JW Marriott San Antonio Hill Country Resort & Spa and Driftwood-based Desert Door Texas Sotol have partnered to serve a signature cocktail exclusive to the resort using Desert Door Texas Sotol’s Pollinator spirit.

A news release said the cocktail, Paloma Preserve, is now available on the menu across all of the North San Antonio resort’s restaurant and bar outlets: 18 Oaks, Cibolo Moon, Crooked Branch, High Velocity, Rivertop and Replenish.

According to the release, Desert Door Texas Sotol’s Pollinator is a sotol spirit made from the West Texas-grown evergreen sotol plant and is similar in profile to agave-based spirits, tequila and mezcal.

Pollinator was created with mesquite, persimmon and honeysuckle, which are native plants that are pollinated by Texas bee species, the release said.

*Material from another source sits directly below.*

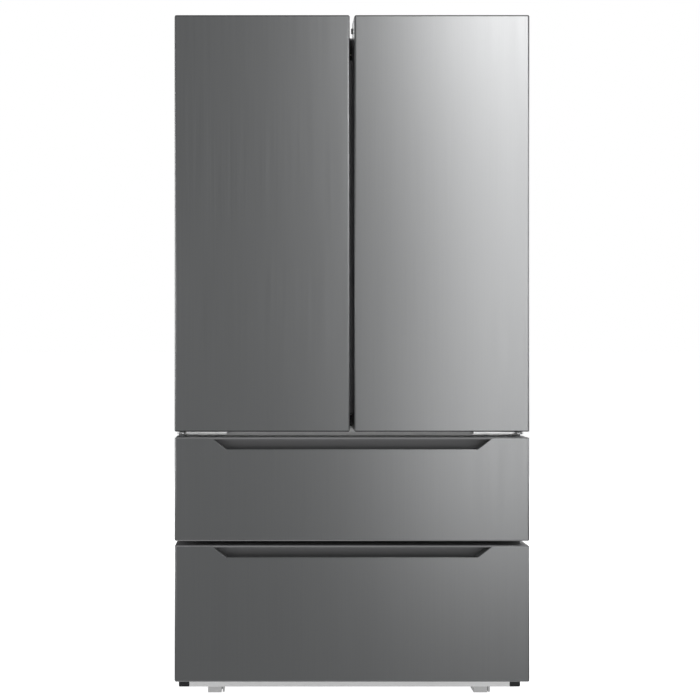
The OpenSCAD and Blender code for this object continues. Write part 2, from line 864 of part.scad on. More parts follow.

The Paloma Preserve cocktail features the Pollinator Sotol, grapefruit juice, lime juice and simple syrup topped with soda, garnished with a lime wedge and served in signature blue porcelain tumblers.



The partnership between JW Marriott San Antonio Hill Country Resort and Spa and Desert Door Texas Sotol was established from the organizations’ common mission of the preservation of Texas bees, the release said.

According to Texas Master Gardeners within Texas A&M AgriLife Extension Services, development and pesticides have ravaged Texas bees, putting not only honey prices at stake, but the pollination of native Texas plants since bees play a key role in pollinating and the pollination of around $587 million of crops every year in Texas, the release said.

Desert Door’s nonprofit foundation Wild Spirit Wild Places is dedicated restoring and preserving wild lands across Texas and the United States through research, education and conservation practices, and it spearheaded the planting of pollinator gardens across Central Texas as part of the release of Pollinator.

Desert Door regularly releases limited editions of its Texas Sotol with a portion of its proceeds directly funding the foundation’s future land conservation projects. Pollinator is the third spirit variation in the resort’s Conservation Series of drinks, and it highlights bees as being crucial to ecological stability.


According to WSWP, bees are experiencing a decline that threatens global food production. In Texas, 40% of the honeybee population is being lost every year. Reasons for the decline vary from pesticides, drought, habitat destruction and disease, the release said.

Resort food and beverage director Adam Tyler said Desert Door’s nonprofit foundation and third Conservation Series spirit directly align with the resort’s missions to protect bees in Texas and to establish local community partnerships.

“We are proud to have them as a partner and are confident our guests will enjoy the exclusive Paloma Preserve cocktail using Desert Door Texas Sotol’s new Pollinator spirit,” Tyler said in a statement.

The release said the resort’s food and beverage team and culinary gardener are responsible for providing regional bees with the home they need to thrive by maintaining beehives on the resort’s property and harvesting honey from them.


In 2022, honey harvested at the resort was used in the brewing process of a new beer, Hill Country Honey Blonde, in partnership with Shavano Park-area Freetail Brewing Co., a company that actively builds awareness for wildlife conservation through the development of their products, the release said.